According to Overmeyer, using SIPs to construct ADUs reduces the weight of structures by nearly 75% and shortens the building time by a couple of weeks. Barrier Structures 360 has currently developed several kits to build ADUs and is working on kits to build actual houses and townhouses from the same material.
Currently, the company’s largest hurdle is meeting California Code shake table testing standards. “The material has not been used the way we are using it. We are not worried about the test, but it is expensive.”
Overmeyer recently participated in the 2021 Startup Investment & Community Capital (SICC) Expo. “From [attending] I have been able to meet now with seven people who are interested in investing in this company, and am in the process of working with Sail Community Capital to potentially do a crowdfunded seed round,” he said.
Since then, potential investors have started asking when they can make the investment.
“Our hope is we can meet our goal or exceed goal from the seed round to do the shake test which is $250,,000, to get a full set of plans and engineering for all of the kits that we already designed, and leave us some money left over that we can work on the townhouse and the real house, the formal building plans for that.”

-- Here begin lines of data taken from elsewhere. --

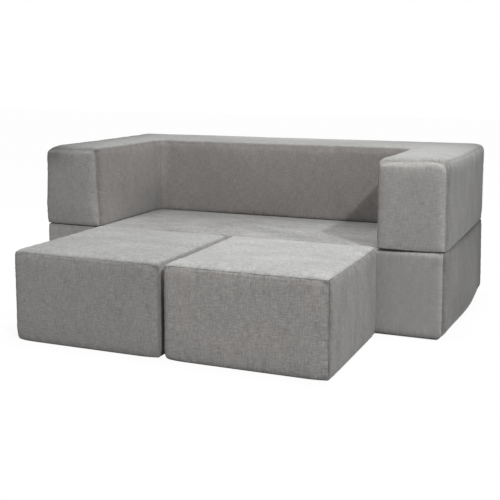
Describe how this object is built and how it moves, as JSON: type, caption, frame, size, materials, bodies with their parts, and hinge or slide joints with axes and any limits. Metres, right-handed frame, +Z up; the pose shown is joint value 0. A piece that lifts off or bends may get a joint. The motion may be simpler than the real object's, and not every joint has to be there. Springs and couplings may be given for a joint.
{
  "type": "modular foam sofa",
  "caption": "Modular foam play sofa: a seat base with fold-over back and arms and loose ottomans, in zipped grey velour covers.",
  "frame": {"origin": "centre of the seat base's underside, on the floor", "axes": "+X towards the right arm as seen from the front, +Y towards the back, +Z up"},
  "size_m": [1.51, 1.2643, 0.5852],
  "materials": {
    "cover_velour": "matte",
    "foam": "matte",
    "grip_cloth": "matte",
    "zip_tape": "matte",
    "zip_coil": "satin",
    "zip_metal": "satin",
    "hinge_cloth": "matte"
  },
  "bodies": {
    "base": {"base_foam": "foam", "base_cover": "cover_velour", "base_grip_sheet": "grip_cloth", "base_zip_tapes": "zip_tape", "base_zip_teeth": "zip_coil", "base_zip_stops": "zip_metal", "hinge_lower_leaf": "hinge_cloth"},
    "back_and_arms": {"back_foam": "foam", "left_arm_foam": "foam", "right_arm_foam": "foam", "back_cover": "cover_velour", "back_zip_tapes": "zip_tape", "back_zip_teeth": "zip_coil", "back_zip_stops": "zip_metal", "hinge_upper_leaf": "hinge_cloth"},
    "left_ottoman": {"left_ottoman_foam": "foam", "left_ottoman_cover": "cover_velour", "left_ottoman_grip_sheet": "grip_cloth", "left_ottoman_zip_tapes": "zip_tape", "left_ottoman_zip_teeth": "zip_coil", "left_ottoman_zip_stops": "zip_metal"},
    "right_ottoman": {"right_ottoman_foam": "foam", "right_ottoman_cover": "cover_velour", "right_ottoman_grip_sheet": "grip_cloth", "right_ottoman_zip_tapes": "zip_tape", "right_ottoman_zip_teeth": "zip_coil", "right_ottoman_zip_stops": "zip_metal"},
    "base_zip_slider": {"base_zip_slider": "zip_metal"},
    "back_zip_slider": {"back_zip_slider": "zip_metal"},
    "left_ottoman_zip_slider": {"left_ottoman_zip_slider": "zip_metal"},
    "right_ottoman_zip_slider": {"right_ottoman_zip_slider": "zip_metal"}
  },
  "joints": [
    {"name": "back_fold", "type": "hinge", "parent": "base", "child": "back_and_arms", "pos_m": [0, 0.377, 0.29015], "axis": [-1, 0, 0], "range_deg": [0, 180]},
    {"name": "left_ottoman_slide", "type": "slide", "parent": "base", "child": "left_ottoman", "axis": [0, -1, 0], "range_m": [0, 0.6]},
    {"name": "right_ottoman_slide", "type": "slide", "parent": "base", "child": "right_ottoman", "axis": [0, -1, 0], "range_m": [0, 0.6]},
    {"name": "base_zip_run", "type": "slide", "parent": "base", "child": "base_zip_slider", "axis": [-1, 0, 0], "range_m": [0, 1.288], "deforming": ["base_zip_teeth"]},
    {"name": "back_zip_run", "type": "slide", "parent": "back_and_arms", "child": "back_zip_slider", "axis": [-1, 0, 0], "range_m": [0, 1.228], "deforming": ["back_zip_teeth"]},
    {"name": "left_ottoman_zip_run", "type": "slide", "parent": "left_ottoman", "child": "left_ottoman_zip_slider", "axis": [-1, 0, 0], "range_m": [0, 0.388], "deforming": ["left_ottoman_zip_teeth"]},
    {"name": "right_ottoman_zip_run", "type": "slide", "parent": "right_ottoman", "child": "right_ottoman_zip_slider", "axis": [-1, 0, 0], "range_m": [0, 0.388], "deforming": ["right_ottoman_zip_teeth"]}
  ]
}
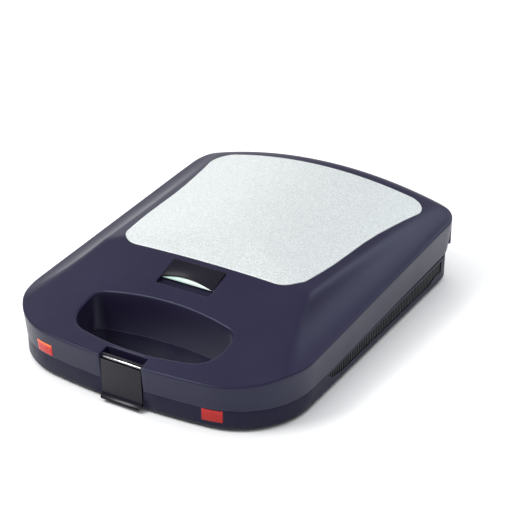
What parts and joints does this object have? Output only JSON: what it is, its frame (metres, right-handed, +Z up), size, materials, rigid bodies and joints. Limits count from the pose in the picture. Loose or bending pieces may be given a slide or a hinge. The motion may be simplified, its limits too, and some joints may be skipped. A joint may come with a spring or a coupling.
{
  "type": "sandwich toaster",
  "caption": "Flat sandwich toaster with a rear-hinged crowned lid, a silver top panel, a front carry opening and a swinging front latch.",
  "frame": {"origin": "centre of the footprint's bounding box, on the plane the feet stand on", "axes": "+Z up, -Y towards the user at the carry opening and latch, +Y towards the hinge, +X to the right of someone facing it"},
  "size_m": [0.2758, 0.3606, 0.0852],
  "materials": {
    "lid_plastic": "dark navy satin moulding with a very fine grain",
    "base_plastic": "dark navy satin moulding",
    "liner_plastic": "black heat-resistant moulding",
    "grille_plastic": "black ribbed moulding",
    "latch_plastic": "glossy black moulding",
    "hood_plastic": "glossy black moulding",
    "indicator_plastic": "translucent pale green-white moulding",
    "panel_steel": "silver sheet with a fine sparkling grain",
    "lens_red": "translucent red moulding",
    "lamp_glass": "small neon bulb",
    "nonstick": "black non-stick coat on cast aluminium",
    "element_steel": "dull, heat-tinted steel tube",
    "shield_steel": "bright pressed sheet",
    "ceramic": "glazed white ceramic",
    "bright_steel": "zinc-plated steel",
    "rubber": "matt black rubber"
  },
  "bodies": {
    "base": {"base_housing": "base_plastic", "base_bottom": "liner_plastic", "rubber_feet": "rubber", "bottom_screws": "bright_steel", "side_grille_right": "grille_plastic", "side_grille_left": "grille_plastic", "lower_plate": "nonstick", "lower_plate_screws": "bright_steel", "lower_element": "element_steel", "element_terminals_lower": "ceramic", "lower_heat_shield": "shield_steel", "thermostat": "ceramic", "terminal_block": "ceramic", "cord_gland": "rubber", "power_lens": "lens_red", "power_lamp": "lamp_glass", "hinge_pins": "bright_steel"},
    "lid": {"lid_cover": "lid_plastic", "top_panel": "panel_steel", "lid_frame": "liner_plastic", "lid_screws": "bright_steel", "upper_plate": "nonstick", "upper_plate_screws": "bright_steel", "upper_element": "element_steel", "element_terminals_upper": "ceramic", "upper_heat_shield": "shield_steel", "ready_lens": "lens_red", "ready_lamp": "lamp_glass", "indicator_hood": "hood_plastic", "indicator_lens": "indicator_plastic", "latch_pin": "bright_steel"},
    "latch": {"latch_clip": "latch_plastic"}
  },
  "joints": [
    {"name": "lid_hinge", "type": "hinge", "parent": "base", "child": "lid", "pos_m": [0, 0.1743, 0.031], "axis": [-1, 0, 0], "range_deg": [0, 100]},
    {"name": "latch_pivot", "type": "hinge", "parent": "lid", "child": "latch", "pos_m": [0, -0.1729, 0.039], "axis": [-1, 0, 0], "range_deg": [0, 70]}
  ]
}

Overmeyer has also been involved in Startup Monterey Bay events since the beginning and even participated as a panelist and judge during events.
“It was great because it helped me prepare to pitch,” he said. “I knew what people were looking for and it made it a little bit easier to build an effective slide deck and make sure I had somewhat answered all the questions I had anticipated inside the presentation itself.”